Edge AI will make cloud-native unavoidable
A fascinating accelerant is the emergence of AI at the edge. When models run locally—inside a robot, a manufacturing cell, or a vehicle—updates become constant. Models improve, data drifts, and optimizations are needed long after the product is deployed. AI workloads demand telemetry, fleet-level coordination, secure updates, and rollback control.
AI makes the old embedded approach collapse instantly.
When a product contains AI, software must evolve as fast as the model does. Cloud-native embedded architecture is the only practical foundation for rapid iteration, controlled rollout, and safe field updates.
In many organizations, artificial intelligence is becoming the forcing function that finally triggers the move to cloud-native embedded.
What leaders should take away
A cloud-native embedded device is not defined by whether it runs containers or interacts with cloud services. It is defined by how it behaves after deployment.
When a customer buys the device, are they purchasing a frozen artifact or an evolving platform?
When a vulnerability is discovered, does the organization react or recover?
When a market opportunity emerges, can software be delivered in weeks or must it wait for the next hardware cycle?

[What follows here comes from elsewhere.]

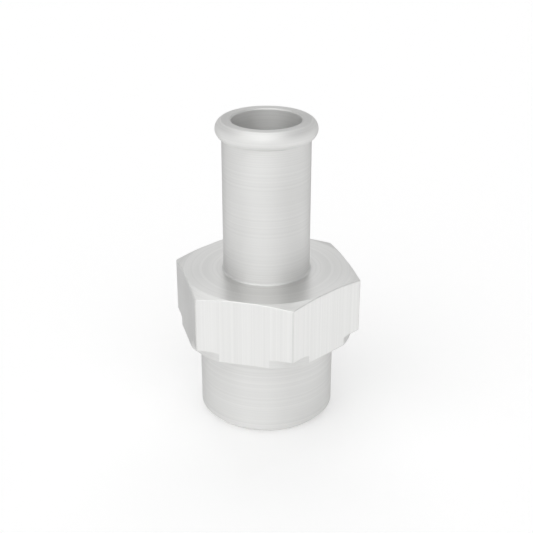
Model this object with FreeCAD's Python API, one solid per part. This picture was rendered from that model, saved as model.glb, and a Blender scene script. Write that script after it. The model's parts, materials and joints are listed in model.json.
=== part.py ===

The answers to these questions separate the companies positioned for the next decade from those still anchored in the last one.
Closing perspective
Embedding cloud-native practices into real-time systems used to sound impossible. Today, it sounds inevitable. The companies that embrace this shift are discovering that it improves not only how they build products but how they monetize them, support them, and differentiate them over time.
The future of embedded is not defined by more powerful processors or more memory. It is defined by the realization that software lives on after the product ships, and that managing its evolution is a core capability — perhaps the most strategic capability — of modern product companies.